A. You don’t NEED to get pre approval but I highly recommend you DO for a number of reasons.
-  Pre-approval will let you to know EXACTLY how much your budget is and therefore allow you to exclude properties that are out of your price range.  This can save you valuable time.
-  If you are competing against other buyers then having ‘pre-approval’ will definitely give you a big head start and allow you to take advantage of Vendors who are looking for a quick sale.  Think about it – If you were the vendor and two people both offered you $350k for your house BUT one of them had ‘pre-approval’ whilst the other didn’t.  Who would you choose?  It’s a no brainer, there are even times when you offer $1k -$30k less than somebody else and they still choose you.  Why? Because for one reason or another  the vendor needs to sell straight away and they can’t wait to find out if the other offer will be approved.
- Keep STRESS to an absolute Minimum.  There is nothing worse than having your offer accepted and then having to wait for the bank to make their decision.  This is especially the case if you haven’t got a home loan before or are self employed.

Q.   Should I use a Mortgage Broker?

A. Yes, a good mortgage broker should save you thousands of dollars and help you get a loan easily.  If you are buying your first property then you will appreciate as much help as you can get.  Mortgage brokers deal with banks every single day and they should know how to get you a loan and more importantly WHAT loan to get.  Have you noticed that there are a million different loan options these days?  A good mortgage broker will know which one suits your situation and save you lots of time and money.  Always do your own research but if you find someone who you trust you should have no problems.  Best of all you don’t even have to pay them; the bank will do that on your behalf.  So really there is no reason NOT to use one.  Just remember find a Broker who you trust and get along with.

Q.  What sort of loan should I get, and what does Interest only mean?

A. The best person to advise you on this is your broker but generally speaking Investors only ever use Interest only loans.  What this means is that they will never own the house outright, instead they make smaller repayments that only cover the interest bill.  This can be a crazy idea to get your ‘head around’ at first but the reason is quite simple.  The lower your repayments are on your property the less restricted your cash flow is, therefore you have more excess money to help finance your next investment property.  The logical question is – but if you never pay off the house how can you make any money?  As we learnt in Chapter 1, you can still access the equity in your property without selling or completely paying off the house (see chapter 9 for more details).   It’s also worth mentioning that the Interest component of an Investment loan IS tax deductible whilst the principle repayments are NOT, just another reason why Professional investors always use Interest only loans.

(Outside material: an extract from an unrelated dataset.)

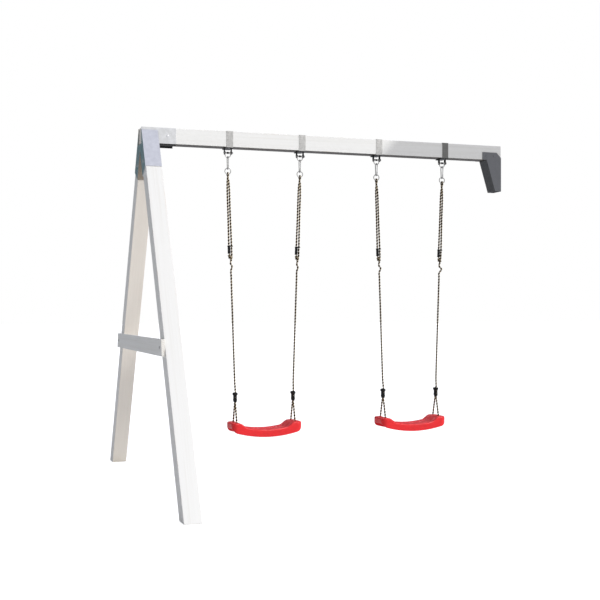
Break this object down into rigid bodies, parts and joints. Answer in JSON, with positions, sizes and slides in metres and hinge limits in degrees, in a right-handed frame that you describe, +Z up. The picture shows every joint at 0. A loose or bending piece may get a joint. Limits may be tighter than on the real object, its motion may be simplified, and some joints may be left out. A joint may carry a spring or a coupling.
{
  "type": "two-seat swing set",
  "caption": "Timber swing beam on one A-frame, its far end carried by a play tower, with rope-hung moulded seats on snap hooks.",
  "frame": {"origin": "on the ground, at the middle of the bounding box in X and Y", "axes": "+X along the swing beam from the A-frame to the tower end, +Z up, +Y to the back"},
  "size_m": [2.3032, 2.2456, 2.0373],
  "materials": {
    "white_timber": "white painted timber, faint grain",
    "coated_steel": "pale grey coated sheet steel",
    "dark_steel": "dark slate grey powder coat",
    "black_steel": "black powder coat",
    "zinc_steel": "dull galvanised",
    "black_plastic": "moulded black nylon",
    "hemp_rope": "three-strand laid rope, hemp coloured",
    "red_plastic": "blow-moulded red polyethylene, soft gloss"
  },
  "bodies": {
    "root": {"swing_beam": "white_timber", "front_leg": "white_timber", "back_leg": "white_timber", "cross_tie": "white_timber", "corner_bracket_front": "coated_steel", "corner_bracket_back": "coated_steel", "tower_bracket": "dark_steel", "tie_bolt_front": "zinc_steel", "tie_bolt_back": "zinc_steel", "corner_leg_bolt_front": "zinc_steel", "corner_leg_bolt_back": "zinc_steel", "corner_beam_bolt": "coated_steel", "tower_bolt_near": "dark_steel", "tower_bolt_far": "dark_steel", "hanger_strap_1": "zinc_steel", "hanger_bracket_1": "black_steel", "hanger_bolt_1": "zinc_steel", "hanger_bush_1": "black_plastic", "hanger_strap_2": "zinc_steel", "hanger_bracket_2": "black_steel", "hanger_bolt_2": "zinc_steel", "hanger_bush_2": "black_plastic", "hanger_strap_3": "zinc_steel", "hanger_bracket_3": "black_steel", "hanger_bolt_3": "zinc_steel", "hanger_bush_3": "black_plastic", "hanger_strap_4": "zinc_steel", "hanger_bracket_4": "black_steel", "hanger_bolt_4": "zinc_steel", "hanger_bush_4": "black_plastic"},
    "left_swing": {"hanger_bow_1": "zinc_steel", "snap_hook_1": "zinc_steel", "rope_ring_1": "zinc_steel", "rope_1": "hemp_rope", "rope_adjuster_1": "black_plastic", "rope_clip_1": "black_plastic", "hanger_bow_2": "zinc_steel", "snap_hook_2": "zinc_steel", "rope_ring_2": "zinc_steel", "rope_2": "hemp_rope", "rope_adjuster_2": "black_plastic", "rope_clip_2": "black_plastic", "left_seat": "red_plastic"},
    "right_swing": {"hanger_bow_3": "zinc_steel", "snap_hook_3": "zinc_steel", "rope_ring_3": "zinc_steel", "rope_3": "hemp_rope", "rope_adjuster_3": "black_plastic", "rope_clip_3": "black_plastic", "hanger_bow_4": "zinc_steel", "snap_hook_4": "zinc_steel", "rope_ring_4": "zinc_steel", "rope_4": "hemp_rope", "rope_adjuster_4": "black_plastic", "rope_clip_4": "black_plastic", "right_seat": "red_plastic"},
    "gate_1": {"snap_gate_1": "zinc_steel"},
    "gate_2": {"snap_gate_2": "zinc_steel"},
    "gate_3": {"snap_gate_3": "zinc_steel"},
    "gate_4": {"snap_gate_4": "zinc_steel"}
  },
  "joints": [
    {"name": "left_swing_hinge", "type": "hinge", "parent": "root", "child": "left_swing", "pos_m": [-0.39585, 0, 1.917], "axis": [1, 0, 0], "range_deg": [-60, 60]},
    {"name": "right_swing_hinge", "type": "hinge", "parent": "root", "child": "right_swing", "pos_m": [0.54065, 0, 1.917], "axis": [1, 0, 0], "range_deg": [-60, 60]},
    {"name": "gate_1_hinge", "type": "hinge", "parent": "left_swing", "child": "gate_1", "pos_m": [-0.61735, -0.01071, 1.8405], "axis": [-1, 0, 0], "range_deg": [0, 25], "stiffness_Nm_per_rad": 0.1, "springref_deg": -17.19},
    {"name": "gate_2_hinge", "type": "hinge", "parent": "left_swing", "child": "gate_2", "pos_m": [-0.17435, -0.01071, 1.8405], "axis": [-1, 0, 0], "range_deg": [0, 25], "stiffness_Nm_per_rad": 0.1, "springref_deg": -17.19},
    {"name": "gate_3_hinge", "type": "hinge", "parent": "right_swing", "child": "gate_3", "pos_m": [0.31915, -0.01071, 1.8405], "axis": [-1, 0, 0], "range_deg": [0, 25], "stiffness_Nm_per_rad": 0.1, "springref_deg": -17.19},
    {"name": "gate_4_hinge", "type": "hinge", "parent": "right_swing", "child": "gate_4", "pos_m": [0.76215, -0.01071, 1.8405], "axis": [-1, 0, 0], "range_deg": [0, 25], "stiffness_Nm_per_rad": 0.1, "springref_deg": -17.19}
  ]
}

Q.  Should I fix my Interest rate or leave it variable?

A. I have a basic rule or recommendation when it comes to this question.  When you first see banks raise their long term fixed rates you know it is time fix your loan.  Using this rule and some common sense you should be able to work out what’s best for you.

Q.  How much do I need to save for a deposit?

A. Once again it depends on your situation and circumstances.  A ‘normal’ property loan would include a 20% deposit but professional investors will always try and pay as little deposit as possible.  So, would I recommend getting a 95% loan?  With caution and common sense, yes I would - BUT every situation is different and I obviously wouldn’t recommend for someone who is earning $20,000 a year to get a 100% loan for a $500,000 property.  Use your common sense whilst doing everything possible to make it happen for you.  The worst feeling in the world is when you have saved a decent deposit but decide to wait another 6 months to save that extra little bit only to find out that house prices have risen and your deposit is now effectively worth less than it was 6 months ago.